🤖 AI Summary
This work addresses the challenges of inconsistent and non-robust 3D reconstruction in multi-view or multi-instance settings, particularly when explicit alignment is unavailable due to repetitive structures or non-rigid deformations. To overcome these limitations, the authors propose a Joint Reconstruction Model (JRM) that treats multi-observation reconstruction as a personalized generative task. By leveraging 3D flow matching in a latent space, JRM implicitly aggregates unaligned observations without requiring explicit correspondence or rigid alignment, thereby capturing both shared object characteristics and individual pose or deformation states. Notably, JRM achieves the first implicit aggregation capable of handling non-rigid variations, significantly improving reconstruction consistency and fidelity.

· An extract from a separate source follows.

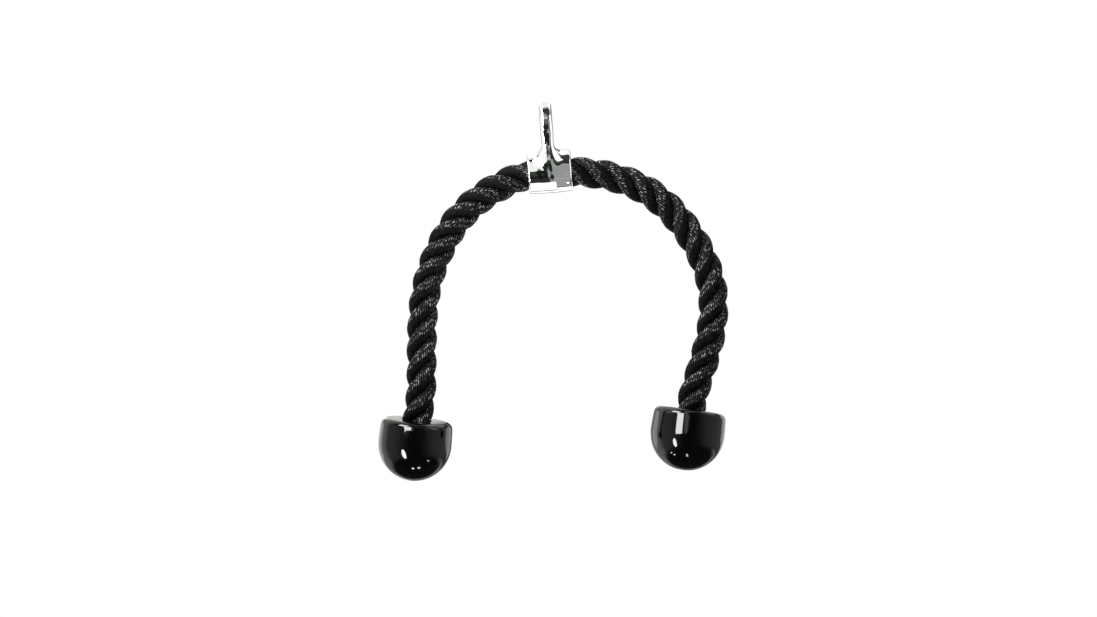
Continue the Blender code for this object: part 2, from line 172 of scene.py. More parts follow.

Experiments on both synthetic and real-world datasets demonstrate its superiority over independent reconstruction and alignment-based baselines, effectively mitigating errors from incorrect associations and deformation-induced ambiguities.
📝 Abstract
Object-centric reconstruction seeks to recover the 3D structure of a scene through composition of independent objects. While this independence can simplify modeling, it discards strong signals that could improve reconstruction, notably repetition where the same object model is seen multiple times in a scene, or across scans. We propose the Joint Reconstruction Model (JRM) to leverage repetition by framing object reconstruction as one of personalized generation: multiple observations share a common subject that should be consistent for all observations, while still adhering to the specific pose and state from each. Prior methods in this direction rely on explicit matching and rigid alignment across observations, making them sensitive to errors and difficult to extend to non-rigid transformations. In contrast, JRM is a 3D flow-matching generative model that implicitly aggregates unaligned observations in its latent space, learning to produce consistent and faithful reconstructions in a data-driven manner without explicit constraints. Evaluations on synthetic and real-world data show that JRM's implicit aggregation removes the need for explicit alignment, improves robustness to incorrect associations, and naturally handles non-rigid changes such as articulation. Overall, JRM outperforms both independent and alignment-based baselines in reconstruction quality.